To be done
From the first line of the data below, repeat each line exactly until you reach the line with "countersunk screws that"; include that line too.

Source data
· · ·

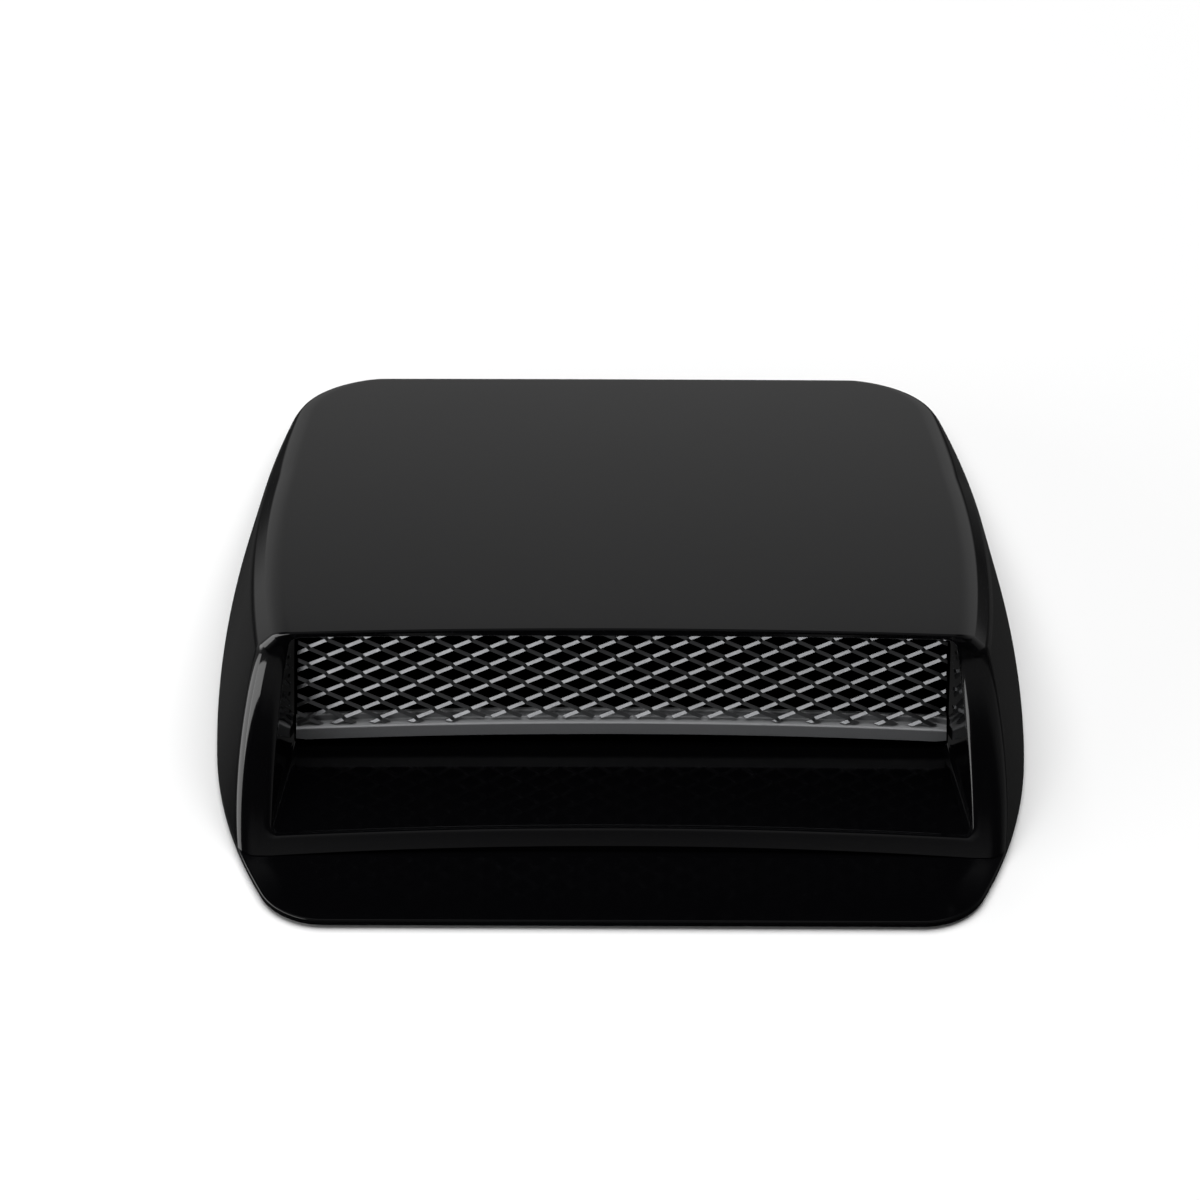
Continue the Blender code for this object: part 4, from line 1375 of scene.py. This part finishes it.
@dataclass
class CoverScrews:
    """Six countersunk screws that come up through the plate into the cover's posts."""

    form: ScoopForm
    shank: float = 2.9 * MM
    length: float = 8.0 * MM
    head: float = 5.6 * MM
    head_height: float = 1.4 * MM
    tip: float = 1.0 * MM
    recess_reach: float = 3.0 * MM
    recess_width: float = 0.7 * MM
    recess_depth: float = 0.9 * MM
    recess_start: float = 0.2 * MM    # the recess's cutters start this far under the head
    recess_taper: Pair = (1.1, 0.35)  # shares of the recess's reach at its mouth and its bottom
    recess_turn: float = 0.7          # radians from one screw's recess to the next one's
    pitch: float = 1.1 * MM           # thread pitch of a 2.9 mm tapping screw
    thread_depth: float = 0.3 * MM
    thread_root: Pair = (0.4, 0.8)    # shares of the pitch between which the thread is deepest
    point: Pair = (0.4 * MM, 0.1 * MM)    # radius and length of the blunt point
    head_edge: float = 0.12 * MM
    sharp_from: float = 30.0          # degrees
    sides: int = 40
    countersink_sides: int = 32
    post_inset: float = 14.5 * MM
    front_depth: float = 65.6 * MM
    middle_depth: float = 160.6 * MM
    rear_span: float = 120.0 * MM
    rear_inset: float = 16.0 * MM

    def places(self) -> list[Pair]:
        """X and depth of the screws.

        Returns:
            Six pairs, in the order of the nodes' numbers.
        """
        found = []
        for depth in (self.front_depth, self.middle_depth):
            across = self.form.half_width(depth) - self.post_inset
            found += [(-across, depth), (across, depth)]
        rear = self.form.total_depth - self.rear_inset
        return found + [(-self.rear_span / 2, rear), (self.rear_span / 2, rear)]

    def profile(self, grow: float) -> list[Pair]:
        """Profile (radius, height) from the tip to the head's flat.

        Args:
            grow: Clearance all round, for the countersink's body.

        Returns:
            The points.
        """
        low = self.form.plate_bottom
        shank, head = self.shank / 2 + grow, self.head / 2 + grow
        end = low + self.length + grow
        return [(0.0, end), (shank, end - self.tip), (shank, low + self.head_height + grow),
                (head, low + grow), (head, low - grow), (0.0, low - grow)]

    def threaded(self) -> list[Pair]:
        """The screw's profile with its thread drawn as ridges.

        Returns:
            The points (radius, height).
        """
        low = self.form.plate_bottom
        crest, root = self.shank / 2, self.shank / 2 - self.thread_depth
        end = low + self.length
        points = [(0.0, end), (self.point[0], end - self.point[1])]
        height = end - self.tip
        while height > low + self.head_height + self.pitch:
            points.append((crest, height))
            points += [(root, height - self.pitch * share) for share in self.thread_root]
            height -= self.pitch
        edge = self.head_edge
        return points + [(root, low + self.head_height), (self.head / 2, low + edge * 2),
                         (self.head / 2, low + edge), (self.head / 2 - edge, low), (0.0, low)]

    def countersinks(self) -> list[bpy.types.Object]:
        """Bodies that cut the countersunk holes in the plate."""
        return [turned(f"countersink {number}", self.profile(self.form.clearance),
                       (x, self.form.place(depth)), self.countersink_sides)
                for number, (x, depth) in enumerate(self.places(), 1)]

    def cross(self, at: Pair, turn: float) -> list[bpy.types.Object]:
        """Two crossed wedges that cut the driver recess.

        Args:
            at: World X and Y of the screw.
            turn: Angle of the first wedge in radians.

        Returns:
            The two bodies.
        """
        low = self.form.plate_bottom
        heights = (low - self.recess_start, low + self.recess_depth)
        bodies = []
        for number, angle in enumerate((turn, turn + math.pi / 2)):
            cos, sin = math.cos(angle), math.sin(angle)
            rings = []
            for height, share in zip(heights, self.recess_taper):
                reach, half = self.recess_reach / 2 * share, self.recess_width / 2
                corners = ((-reach, -half), (reach, -half), (reach, half), (-reach, half))
                rings.append([(at[0] + a * cos - b * sin, at[1] + a * sin + b * cos, height)
                              for a, b in corners])
            bodies.append(lofted(f"recess {number}", rings))
        return bodies

    def build(self) -> list[bpy.types.Object]:
        """Make the six screws.

        Returns:
            The screws, in the order of the nodes' numbers.
        """
        screws = []
        for number, (x, depth) in enumerate(self.places(), 1):
            at = (x, self.form.place(depth))
            screw = turned(f"countersunk_screw_{number}", self.threaded(), at, self.sides)
            carve(screw, self.cross(at, self.recess_turn * number))
            smooth(screw, self.sharp_from)
            screws.append(screw)
        return screws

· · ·

Problem solution
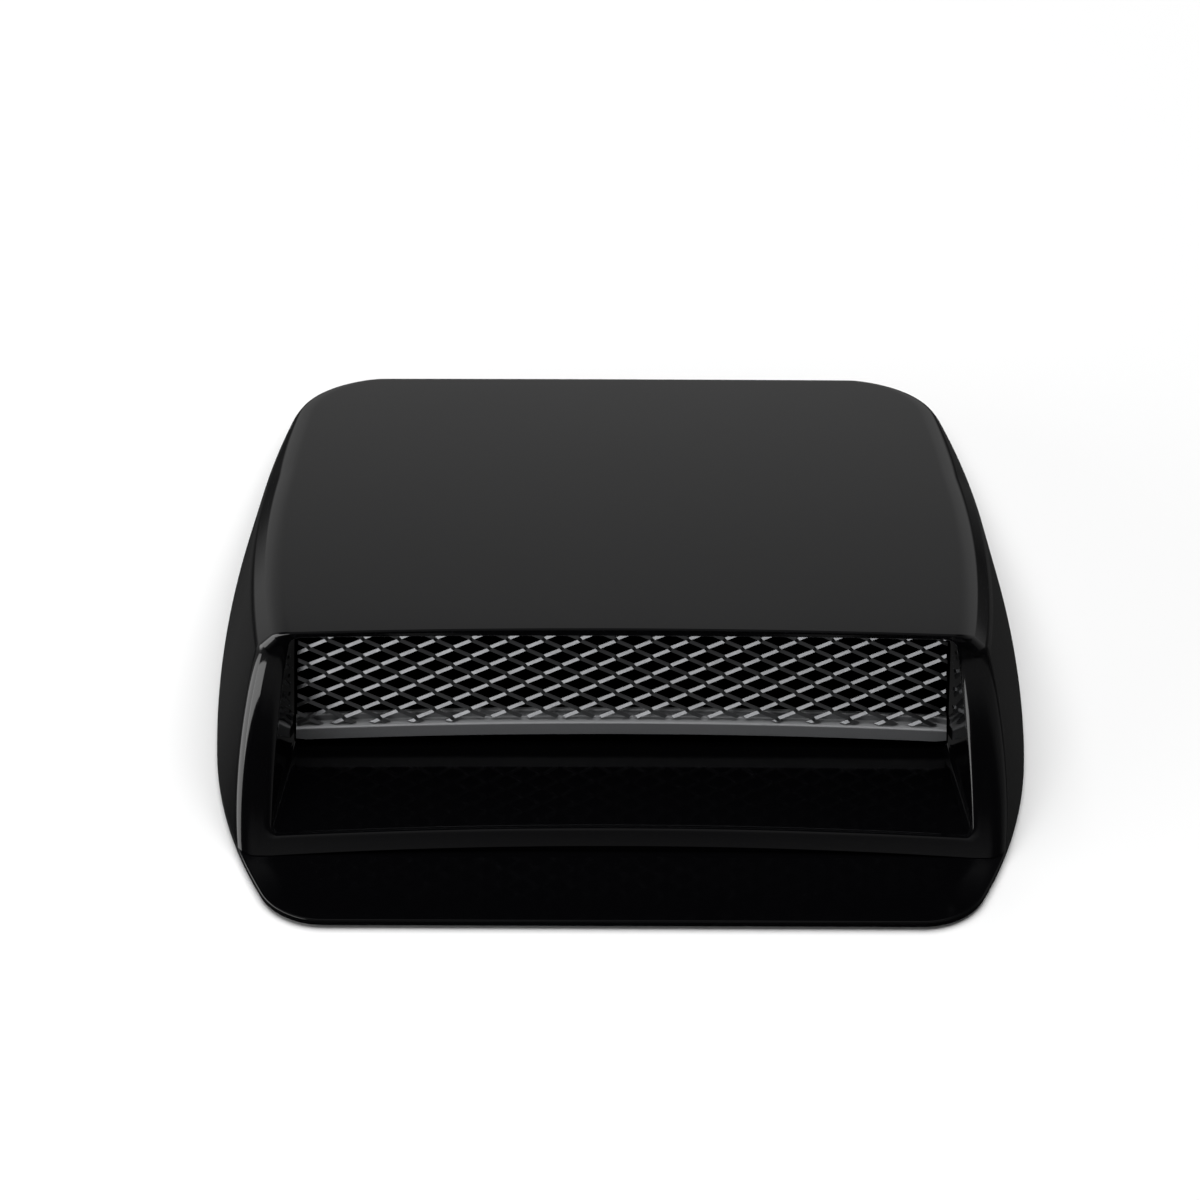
Continue the Blender code for this object: part 4, from line 1375 of scene.py. This part finishes it.
@dataclass
class CoverScrews:
    """Six countersunk screws that come up through the plate into the cover's posts."""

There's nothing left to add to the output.